▶ _Work required_: Give back the entire listing verbatim.

Rows from a 3D modeling dataset:
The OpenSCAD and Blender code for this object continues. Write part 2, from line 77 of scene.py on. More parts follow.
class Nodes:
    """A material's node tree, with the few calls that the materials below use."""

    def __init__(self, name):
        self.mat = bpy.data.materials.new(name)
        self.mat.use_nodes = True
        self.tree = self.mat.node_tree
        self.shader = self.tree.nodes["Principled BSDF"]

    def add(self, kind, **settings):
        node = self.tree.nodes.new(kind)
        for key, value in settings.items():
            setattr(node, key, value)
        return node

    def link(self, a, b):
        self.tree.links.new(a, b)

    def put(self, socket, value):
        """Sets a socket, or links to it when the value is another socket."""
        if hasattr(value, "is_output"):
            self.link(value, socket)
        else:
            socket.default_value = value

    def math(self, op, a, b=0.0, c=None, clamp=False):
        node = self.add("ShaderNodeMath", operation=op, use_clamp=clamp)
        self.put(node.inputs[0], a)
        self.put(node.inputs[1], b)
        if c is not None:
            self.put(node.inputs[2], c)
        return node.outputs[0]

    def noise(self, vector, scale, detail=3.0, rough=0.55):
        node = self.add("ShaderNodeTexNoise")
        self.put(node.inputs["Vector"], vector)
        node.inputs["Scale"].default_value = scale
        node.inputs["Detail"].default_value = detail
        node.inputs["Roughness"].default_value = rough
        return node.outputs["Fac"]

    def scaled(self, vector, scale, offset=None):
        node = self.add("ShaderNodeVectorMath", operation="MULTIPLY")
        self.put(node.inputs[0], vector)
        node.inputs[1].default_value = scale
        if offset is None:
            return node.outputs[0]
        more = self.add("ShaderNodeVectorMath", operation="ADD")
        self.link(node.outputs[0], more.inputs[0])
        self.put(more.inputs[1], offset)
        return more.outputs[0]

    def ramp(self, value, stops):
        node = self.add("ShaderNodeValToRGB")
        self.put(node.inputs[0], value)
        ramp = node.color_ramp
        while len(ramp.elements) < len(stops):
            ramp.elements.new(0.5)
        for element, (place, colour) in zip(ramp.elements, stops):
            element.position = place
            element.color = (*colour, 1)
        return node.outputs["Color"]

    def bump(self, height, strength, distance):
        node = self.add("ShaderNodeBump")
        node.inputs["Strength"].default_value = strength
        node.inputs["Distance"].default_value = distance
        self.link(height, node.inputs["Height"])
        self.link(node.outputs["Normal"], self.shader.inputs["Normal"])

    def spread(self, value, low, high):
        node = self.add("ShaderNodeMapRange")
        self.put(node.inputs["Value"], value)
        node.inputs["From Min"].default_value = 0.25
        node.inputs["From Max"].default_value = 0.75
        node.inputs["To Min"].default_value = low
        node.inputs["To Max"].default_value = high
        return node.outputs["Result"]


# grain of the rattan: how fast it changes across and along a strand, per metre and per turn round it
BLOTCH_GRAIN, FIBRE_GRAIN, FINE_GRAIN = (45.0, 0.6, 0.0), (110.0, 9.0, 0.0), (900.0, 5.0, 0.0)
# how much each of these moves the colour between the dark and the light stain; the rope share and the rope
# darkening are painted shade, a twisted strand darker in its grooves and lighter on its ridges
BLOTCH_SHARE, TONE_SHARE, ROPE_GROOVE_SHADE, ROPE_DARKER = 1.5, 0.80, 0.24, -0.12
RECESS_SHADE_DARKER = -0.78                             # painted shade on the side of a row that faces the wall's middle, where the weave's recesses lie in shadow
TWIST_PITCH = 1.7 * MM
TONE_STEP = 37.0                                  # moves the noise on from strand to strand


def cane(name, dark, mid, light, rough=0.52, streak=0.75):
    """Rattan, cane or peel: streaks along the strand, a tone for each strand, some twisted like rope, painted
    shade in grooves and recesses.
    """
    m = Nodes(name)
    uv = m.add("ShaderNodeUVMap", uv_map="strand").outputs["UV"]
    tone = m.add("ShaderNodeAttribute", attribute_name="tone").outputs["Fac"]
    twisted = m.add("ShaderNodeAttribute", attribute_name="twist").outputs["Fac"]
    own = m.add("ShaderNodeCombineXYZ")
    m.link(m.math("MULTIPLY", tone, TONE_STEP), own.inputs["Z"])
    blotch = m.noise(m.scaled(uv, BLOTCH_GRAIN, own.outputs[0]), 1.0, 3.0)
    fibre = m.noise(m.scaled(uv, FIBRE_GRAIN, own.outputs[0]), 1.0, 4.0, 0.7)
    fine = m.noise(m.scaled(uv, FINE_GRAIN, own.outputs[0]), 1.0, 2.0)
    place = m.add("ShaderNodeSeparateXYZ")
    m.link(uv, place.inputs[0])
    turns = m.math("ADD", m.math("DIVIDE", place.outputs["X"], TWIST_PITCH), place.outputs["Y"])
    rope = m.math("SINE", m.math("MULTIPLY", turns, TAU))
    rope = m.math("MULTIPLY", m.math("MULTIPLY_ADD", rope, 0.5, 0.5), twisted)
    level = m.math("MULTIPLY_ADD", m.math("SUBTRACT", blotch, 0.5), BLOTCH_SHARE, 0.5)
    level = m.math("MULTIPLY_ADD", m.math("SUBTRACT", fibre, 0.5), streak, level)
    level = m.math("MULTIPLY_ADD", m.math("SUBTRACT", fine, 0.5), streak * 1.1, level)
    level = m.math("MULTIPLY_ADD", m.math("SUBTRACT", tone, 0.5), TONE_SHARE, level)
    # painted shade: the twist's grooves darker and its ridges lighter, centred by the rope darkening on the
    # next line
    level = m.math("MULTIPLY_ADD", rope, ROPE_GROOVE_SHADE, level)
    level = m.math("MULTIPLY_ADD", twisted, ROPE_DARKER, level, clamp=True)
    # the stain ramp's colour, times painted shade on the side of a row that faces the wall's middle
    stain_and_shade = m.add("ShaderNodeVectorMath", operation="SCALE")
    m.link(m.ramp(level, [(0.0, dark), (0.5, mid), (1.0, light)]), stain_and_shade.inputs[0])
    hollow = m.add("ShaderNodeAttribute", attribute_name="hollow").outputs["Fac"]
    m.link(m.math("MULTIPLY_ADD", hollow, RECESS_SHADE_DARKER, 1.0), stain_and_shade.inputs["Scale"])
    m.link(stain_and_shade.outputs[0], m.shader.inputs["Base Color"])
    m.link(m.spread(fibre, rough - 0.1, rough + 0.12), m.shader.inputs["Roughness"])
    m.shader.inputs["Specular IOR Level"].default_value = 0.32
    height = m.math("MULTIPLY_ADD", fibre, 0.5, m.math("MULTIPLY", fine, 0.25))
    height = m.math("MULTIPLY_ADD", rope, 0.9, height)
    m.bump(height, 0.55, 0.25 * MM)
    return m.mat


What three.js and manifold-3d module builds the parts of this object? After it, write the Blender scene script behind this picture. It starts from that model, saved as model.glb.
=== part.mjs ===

▶ _Written solution_:
The OpenSCAD and Blender code for this object continues. Write part 2, from line 77 of scene.py on. More parts follow.
class Nodes:
    """A material's node tree, with the few calls that the materials below use."""

    def __init__(self, name):
        self.mat = bpy.data.materials.new(name)
        self.mat.use_nodes = True
        self.tree = self.mat.node_tree
        self.shader = self.tree.nodes["Principled BSDF"]

    def add(self, kind, **settings):
        node = self.tree.nodes.new(kind)
        for key, value in settings.items():
            setattr(node, key, value)
        return node

    def link(self, a, b):
        self.tree.links.new(a, b)

    def put(self, socket, value):
        """Sets a socket, or links to it when the value is another socket."""
        if hasattr(value, "is_output"):
            self.link(value, socket)
        else:
            socket.default_value = value

    def math(self, op, a, b=0.0, c=None, clamp=False):
        node = self.add("ShaderNodeMath", operation=op, use_clamp=clamp)
        self.put(node.inputs[0], a)
        self.put(node.inputs[1], b)
        if c is not None:
            self.put(node.inputs[2], c)
        return node.outputs[0]

    def noise(self, vector, scale, detail=3.0, rough=0.55):
        node = self.add("ShaderNodeTexNoise")
        self.put(node.inputs["Vector"], vector)
        node.inputs["Scale"].default_value = scale
        node.inputs["Detail"].default_value = detail
        node.inputs["Roughness"].default_value = rough
        return node.outputs["Fac"]

    def scaled(self, vector, scale, offset=None):
        node = self.add("ShaderNodeVectorMath", operation="MULTIPLY")
        self.put(node.inputs[0], vector)
        node.inputs[1].default_value = scale
        if offset is None:
            return node.outputs[0]
        more = self.add("ShaderNodeVectorMath", operation="ADD")
        self.link(node.outputs[0], more.inputs[0])
        self.put(more.inputs[1], offset)
        return more.outputs[0]

    def ramp(self, value, stops):
        node = self.add("ShaderNodeValToRGB")
        self.put(node.inputs[0], value)
        ramp = node.color_ramp
        while len(ramp.elements) < len(stops):
            ramp.elements.new(0.5)
        for element, (place, colour) in zip(ramp.elements, stops):
            element.position = place
            element.color = (*colour, 1)
        return node.outputs["Color"]

    def bump(self, height, strength, distance):
        node = self.add("ShaderNodeBump")
        node.inputs["Strength"].default_value = strength
        node.inputs["Distance"].default_value = distance
        self.link(height, node.inputs["Height"])
        self.link(node.outputs["Normal"], self.shader.inputs["Normal"])

    def spread(self, value, low, high):
        node = self.add("ShaderNodeMapRange")
        self.put(node.inputs["Value"], value)
        node.inputs["From Min"].default_value = 0.25
        node.inputs["From Max"].default_value = 0.75
        node.inputs["To Min"].default_value = low
        node.inputs["To Max"].default_value = high
        return node.outputs["Result"]


# grain of the rattan: how fast it changes across and along a strand, per metre and per turn round it
BLOTCH_GRAIN, FIBRE_GRAIN, FINE_GRAIN = (45.0, 0.6, 0.0), (110.0, 9.0, 0.0), (900.0, 5.0, 0.0)
# how much each of these moves the colour between the dark and the light stain; the rope share and the rope
# darkening are painted shade, a twisted strand darker in its grooves and lighter on its ridges
BLOTCH_SHARE, TONE_SHARE, ROPE_GROOVE_SHADE, ROPE_DARKER = 1.5, 0.80, 0.24, -0.12
RECESS_SHADE_DARKER = -0.78                             # painted shade on the side of a row that faces the wall's middle, where the weave's recesses lie in shadow
TWIST_PITCH = 1.7 * MM
TONE_STEP = 37.0                                  # moves the noise on from strand to strand


def cane(name, dark, mid, light, rough=0.52, streak=0.75):
    """Rattan, cane or peel: streaks along the strand, a tone for each strand, some twisted like rope, painted
    shade in grooves and recesses.
    """
    m = Nodes(name)
    uv = m.add("ShaderNodeUVMap", uv_map="strand").outputs["UV"]
    tone = m.add("ShaderNodeAttribute", attribute_name="tone").outputs["Fac"]
    twisted = m.add("ShaderNodeAttribute", attribute_name="twist").outputs["Fac"]
    own = m.add("ShaderNodeCombineXYZ")
    m.link(m.math("MULTIPLY", tone, TONE_STEP), own.inputs["Z"])
    blotch = m.noise(m.scaled(uv, BLOTCH_GRAIN, own.outputs[0]), 1.0, 3.0)
    fibre = m.noise(m.scaled(uv, FIBRE_GRAIN, own.outputs[0]), 1.0, 4.0, 0.7)
    fine = m.noise(m.scaled(uv, FINE_GRAIN, own.outputs[0]), 1.0, 2.0)
    place = m.add("ShaderNodeSeparateXYZ")
    m.link(uv, place.inputs[0])
    turns = m.math("ADD", m.math("DIVIDE", place.outputs["X"], TWIST_PITCH), place.outputs["Y"])
    rope = m.math("SINE", m.math("MULTIPLY", turns, TAU))
    rope = m.math("MULTIPLY", m.math("MULTIPLY_ADD", rope, 0.5, 0.5), twisted)
    level = m.math("MULTIPLY_ADD", m.math("SUBTRACT", blotch, 0.5), BLOTCH_SHARE, 0.5)
    level = m.math("MULTIPLY_ADD", m.math("SUBTRACT", fibre, 0.5), streak, level)
    level = m.math("MULTIPLY_ADD", m.math("SUBTRACT", fine, 0.5), streak * 1.1, level)
    level = m.math("MULTIPLY_ADD", m.math("SUBTRACT", tone, 0.5), TONE_SHARE, level)
    # painted shade: the twist's grooves darker and its ridges lighter, centred by the rope darkening on the
    # next line
    level = m.math("MULTIPLY_ADD", rope, ROPE_GROOVE_SHADE, level)
    level = m.math("MULTIPLY_ADD", twisted, ROPE_DARKER, level, clamp=True)
    # the stain ramp's colour, times painted shade on the side of a row that faces the wall's middle
    stain_and_shade = m.add("ShaderNodeVectorMath", operation="SCALE")
    m.link(m.ramp(level, [(0.0, dark), (0.5, mid), (1.0, light)]), stain_and_shade.inputs[0])
    hollow = m.add("ShaderNodeAttribute", attribute_name="hollow").outputs["Fac"]
    m.link(m.math("MULTIPLY_ADD", hollow, RECESS_SHADE_DARKER, 1.0), stain_and_shade.inputs["Scale"])
    m.link(stain_and_shade.outputs[0], m.shader.inputs["Base Color"])
    m.link(m.spread(fibre, rough - 0.1, rough + 0.12), m.shader.inputs["Roughness"])
    m.shader.inputs["Specular IOR Level"].default_value = 0.32
    height = m.math("MULTIPLY_ADD", fibre, 0.5, m.math("MULTIPLY", fine, 0.25))
    height = m.math("MULTIPLY_ADD", rope, 0.9, height)
    m.bump(height, 0.55, 0.25 * MM)
    return m.mat


What three.js and manifold-3d module builds the parts of this object? After it, write the Blender scene script behind this picture. It starts from that model, saved as model.glb.
=== part.mjs ===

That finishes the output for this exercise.